Figure 3. Sedimentation equilibrium analysis of wt AR and T877A in 500 mM NaCl

(A) wt AR sedimentation equilibrium data plotted as absorbance versus r²/2 for three different concentrations of AR. From left to right: 0.6 μM, 0.4 μM, and 0.3 μM. Symbols represent three different rotor speeds: 14,000 rpm (open circles), 17,000 rpm (inverted triangles), and 21,000 rpm (open squares). Solid lines represent best global fit to a two species non-interacting model. Standard deviation of global fit was 0.0039 absorbance units. Residuals are plotted below the data and best-fit lines. For clarity, only every third data point is displayed. (B) T877A sedimentation equilibrium data plotted as absorbance versus r²/2 for three different concentrations. From left to right: 1.3 μM, 0.5 μM, and 0.3 μM. Symbols, corresponding rotor speeds and solid lines are identical to those described above. The standard deviation of global fit was 0.0043 absorbance units. Residuals are plotted below. For clarity, only every third data point is displayed.

Figure 4. Sedimentation velocity analysis of wt AR and T877A in 100 mM NaCl

(A) c(s) distributions for three concentrations of wt AR (top). Thick solid line (1.4 μM), dashed line (0.7 μM) and thin solid line (0.14 μM). (B) c(s) distributions for three concentrations of T877A. Thick solid line (1.1 μM), dashed line (0.7 μM) and thin solid line (0.11 μM).

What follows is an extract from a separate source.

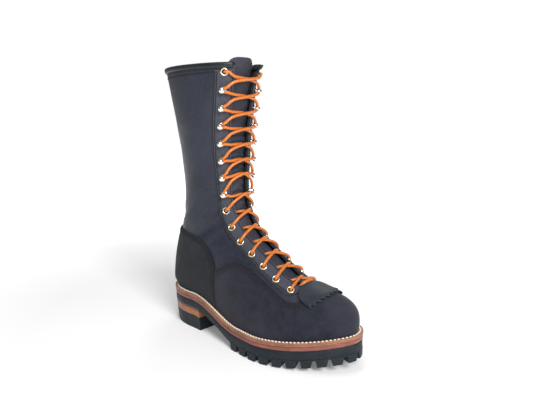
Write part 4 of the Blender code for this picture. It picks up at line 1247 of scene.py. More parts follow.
def crowded(count: int, strength: float = 0.75) -> Array:
    """Places from 0 to 1 that crowd towards both ends.

    Args:
        count: How many.
        strength: How strongly they crowd.

    Returns:
        The places.
    """
    even = np.linspace(0.0, 1.0, count)
    eased = (1 - np.cos(math.pi * even)) / 2
    return even * (1 - strength) + eased * strength


@dataclass
class Patch:
    """The part of one side of the last that a piece of leather covers."""

    side: Side
    rows: Array
    shares: Array
    free: tuple[Edge, ...]

    def border(self, points: Array) -> Array:
        """The points of its free edges.

        Args:
            points: The patch's points, laid on the last.

        Returns:
            The points.
        """
        lines = {
            Edge.START: points[:, 0],
            Edge.END: points[:, -1],
            Edge.LOW: points[0],
            Edge.HIGH: points[-1],
        }
        kept = [lines[edge] for edge in self.free]
        return np.vstack(kept) if kept else np.empty((0, 3))


@dataclass
class Hide:
    """Closed sheets of leather cut from patches of the last."""

    last: Last
    bench: Bench

    def cut(
        self,
        name: str,
        patches: Sequence[Patch],
        thickness: float,
        outer: str,
        inner: str,
        slot: str,
        nodes: Sequence[str],
        lift: float = 0.0,
        edge: float = 0.0011,
        skirt: float = 0.0,
        swell: Optional[Callable[[Array], Array]] = None,
    ) -> bpy.types.Object:
        """Lays the patches on the last and closes them to one solid.

        Args:
            name: The piece's name.
            patches: Its patches.
            thickness: The leather's thickness.
            outer: Finish of its outer face.
            inner: Finish of its inner face and edges.
            slot: The record's material slot.
            nodes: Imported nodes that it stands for.
            lift: Height of its inner face above the last.
            edge: Radius of its rounded free edges.
            skirt: How far the feather edge drops to the welt.
            swell: Extra height of the outer face at given points.

        Returns:
            The object.
        """
        laid = [(patch, *self.last.skin(patch.rows, patch.shares, patch.side)) for patch in patches]
        border = np.vstack([patch.border(points) for patch, points, _ in laid])
        bases, tops, unders, quads = [], [], [], []
        for patch, points, normals in laid:
            rise = rim(points, border, edge) if len(border) else np.ones(points.shape[:-1])
            high = lift + thickness * (0.12 + 0.88 * rise)
            if swell is not None:
                high = high + swell(points) * rise
            top = points + normals * high[..., None]
            under = points + normals * lift
            if skirt:
                feather = self.feather(patch)
                top[feather, 2] -= skirt
                under[feather, 2] -= skirt
            start = sum(len(base) for base in bases)
            bases.append(points.reshape(-1, 3))
            tops.append(top.reshape(-1, 3))
            unders.append(under.reshape(-1, 3))
            rows, across = patch.shares.shape
            index = start + np.arange(rows * across).reshape(rows, across)
            cells = np.stack([index[:-1, :-1], index[:-1, 1:], index[1:, 1:], index[1:, :-1]], axis=-1)
            cells = cells.reshape(-1, 4)
            quads.append(cells if patch.side is LATERAL else cells[:, ::-1])
        vertices, faces, picks = closed_sheet(
            np.vstack(bases), np.vstack(tops), np.vstack(unders), np.vstack(quads)
        )
        return self.bench.piece(name, vertices, faces, (outer, inner), slot, nodes, picks, sharp=70.0)

    def feather(self, patch: Patch) -> Array:
        """Which places of the patch lie on the line where the upper meets the welt."""
        low = patch.rows[:, None] <= HEEL_ROW + 1e-9
        return ((patch.shares > 1 - 1e-9) & low) | ((patch.rows[:, None] < 1e-9) & (patch.shares >= 0))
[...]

Figure 5. Quantitative DNase footprint titrations and individual site-binding isotherms of wt AR and T877A assembly at the HRE₂ promoter

(A) Representative autoradiogram of wt AR binding at the HRE₂ promoter in 100 mM NaCl. AR concentration increases from left to right. Positions of site 1 (solid rectangle) and site 2 (open rectangle) are depicted to right. (B) Individual site-binding isotherms constructed from analysis of wt AR and T877A footprint titration images. Filled red squares represent binding to site 1 and open red squares represent binding to site 2 of the HRE₂ promoter. Open blue circles represent binding to site 2 of the HRE_1- promoter. Red and blue lines represent best global fits to all isotherms using Eqs 5 and 6. The fit lines for each HRE₂ site overlay since the sequences of sites 1 and 2 are identical.

Figure 6. Microstate energetics of steroid receptor dimer assembly at the HRE₂ promoter

Circles represent receptor dimerization affinity (k_dim) and triangles represent inter-site cooperativity (k_c). Since dimerization was not observed for wt AR, T877A and GR, downward arrows have been added to indicate that plotted values represent lower limits. Error bars represent 67% confidence intervals.

Figure 7. Probabilities of receptor dimer formation and fully-ligated HRE₂ promoter microspecies under standard state conditions

Probabilities determined from experimentally measured energetics or lower limit estimates. Blue lines represent the probabilities of receptor dimers and red lines represent the probabilities of the fully-ligated HRE₂ promoter. Because dimers have not been observed for wt AR, T877A and GR, blue lines for these proteins represent limits.